§ **GOAL**
Reproduce the data exactly.

■ ■ ■ ■

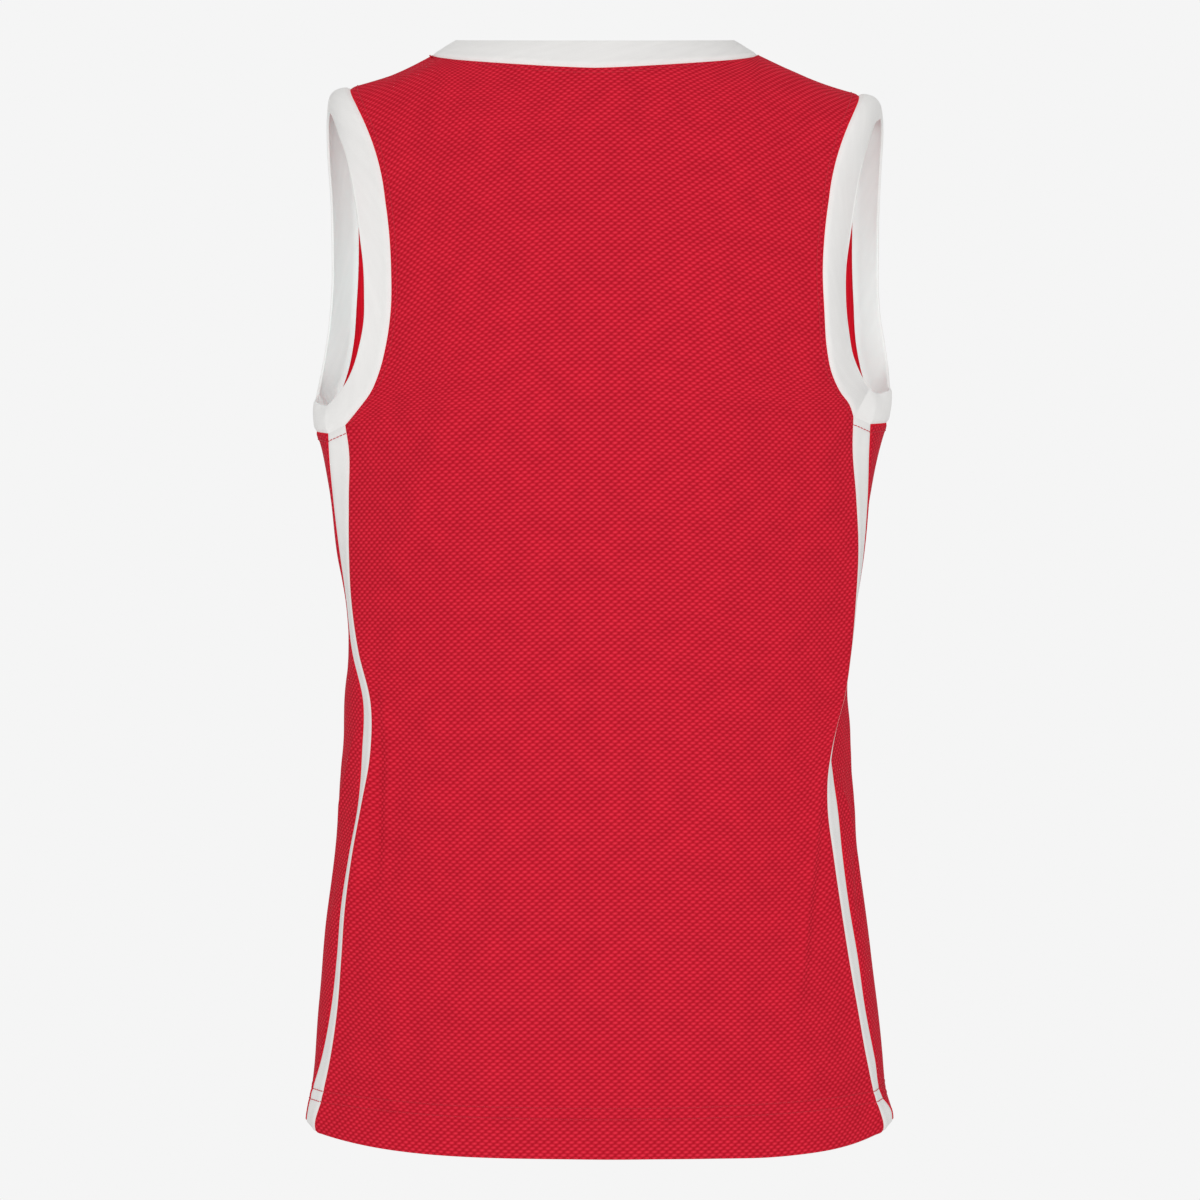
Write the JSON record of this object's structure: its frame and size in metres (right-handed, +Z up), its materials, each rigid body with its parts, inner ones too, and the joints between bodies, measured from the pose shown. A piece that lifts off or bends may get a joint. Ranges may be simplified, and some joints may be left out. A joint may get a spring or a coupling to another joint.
{
  "type": "basketball jersey",
  "caption": "Sleeveless basketball jersey in red mesh knit with white rib bands at neck and armholes and white side stripes, held in its filled-out worn form",
  "frame": {"origin": "midway between the two shoulders, at the height where the straps rest on the wearer", "axes": "+Z up towards the neck, -Y the front of the garment, +X the wearer's left side"},
  "size_m": [0.4153, 0.252, 0.773],
  "materials": {
    "body_knit": "matte birdseye mesh knit",
    "stripe_knit": "matte smooth knit",
    "rib_band": "matte fine rib knit"
  },
  "bodies": {
    "root": {"back_panel": "body_knit", "front_panel": "body_knit", "side_insert_left": "body_knit", "side_insert_right": "body_knit", "stripe_back_left": "stripe_knit", "stripe_back_right": "stripe_knit", "stripe_front_left": "stripe_knit", "stripe_front_right": "stripe_knit", "neck_band": "rib_band", "armhole_band_left": "rib_band", "armhole_band_right": "rib_band"}
  },
  "joints": []
}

■ ■ ■ ■

§ **EXERCISE OUTPUT**
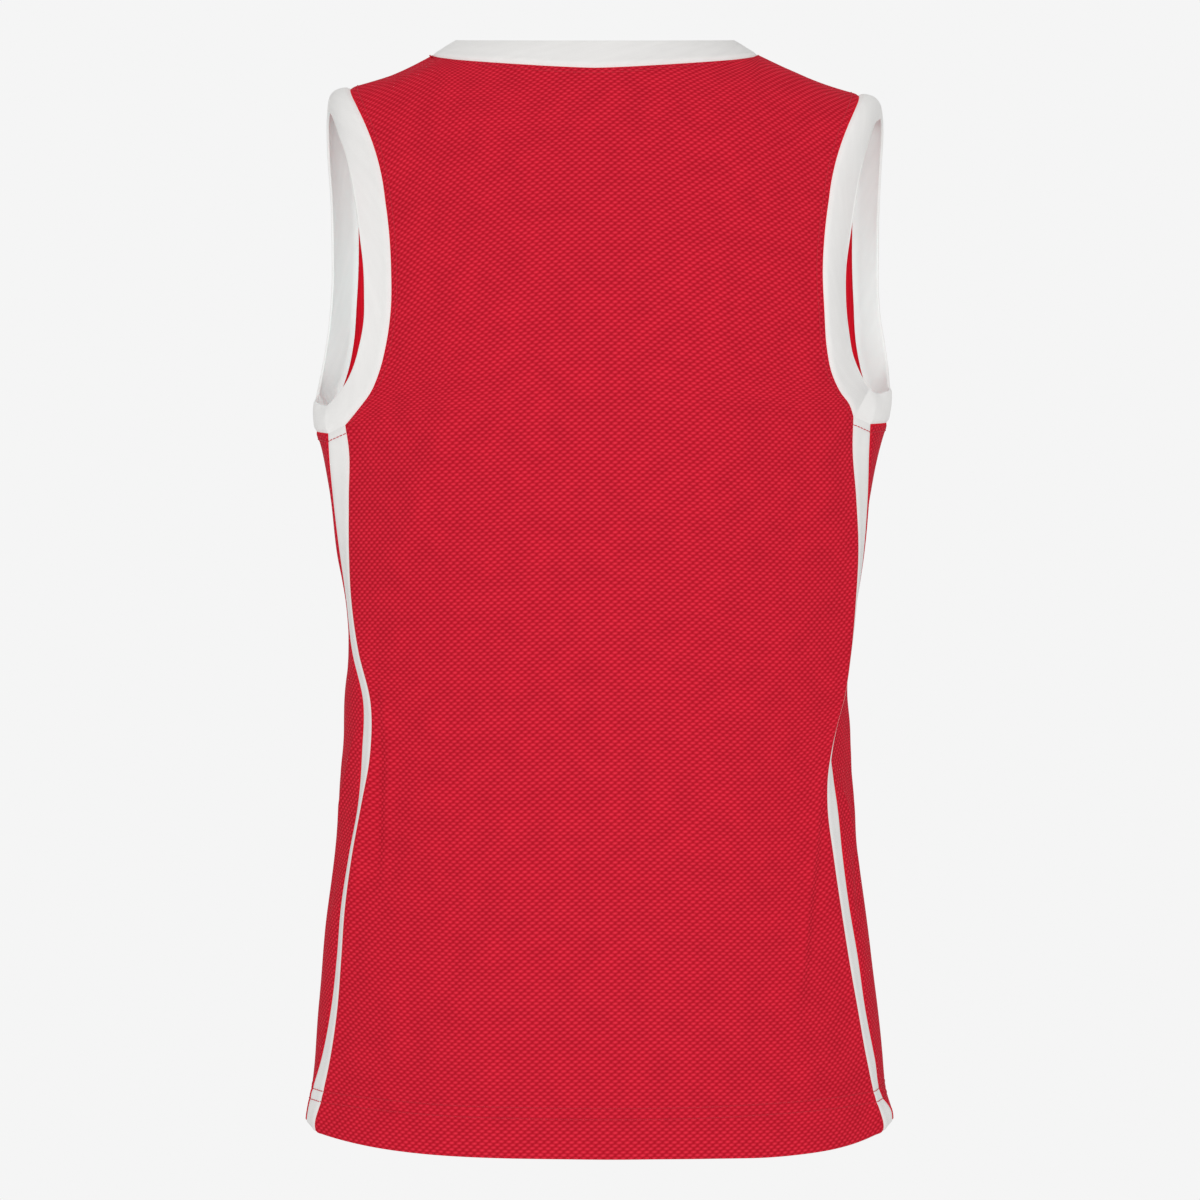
Write the JSON record of this object's structure: its frame and size in metres (right-handed, +Z up), its materials, each rigid body with its parts, inner ones too, and the joints between bodies, measured from the pose shown. A piece that lifts off or bends may get a joint. Ranges may be simplified, and some joints may be left out. A joint may get a spring or a coupling to another joint.
{
  "type": "basketball jersey",
  "caption": "Sleeveless basketball jersey in red mesh knit with white rib bands at neck and armholes and white side stripes, held in its filled-out worn form",
  "frame": {"origin": "midway between the two shoulders, at the height where the straps rest on the wearer", "axes": "+Z up towards the neck, -Y the front of the garment, +X the wearer's left side"},
  "size_m": [0.4153, 0.252, 0.773],
  "materials": {
    "body_knit": "matte birdseye mesh knit",
    "stripe_knit": "matte smooth knit",
    "rib_band": "matte fine rib knit"
  },
  "bodies": {
    "root": {"back_panel": "body_knit", "front_panel": "body_knit", "side_insert_left": "body_knit", "side_insert_right": "body_knit", "stripe_back_left": "stripe_knit", "stripe_back_right": "stripe_knit", "stripe_front_left": "stripe_knit", "stripe_front_right": "stripe_knit", "neck_band": "rib_band", "armhole_band_left": "rib_band", "armhole_band_right": "rib_band"}
  },
  "joints": []
}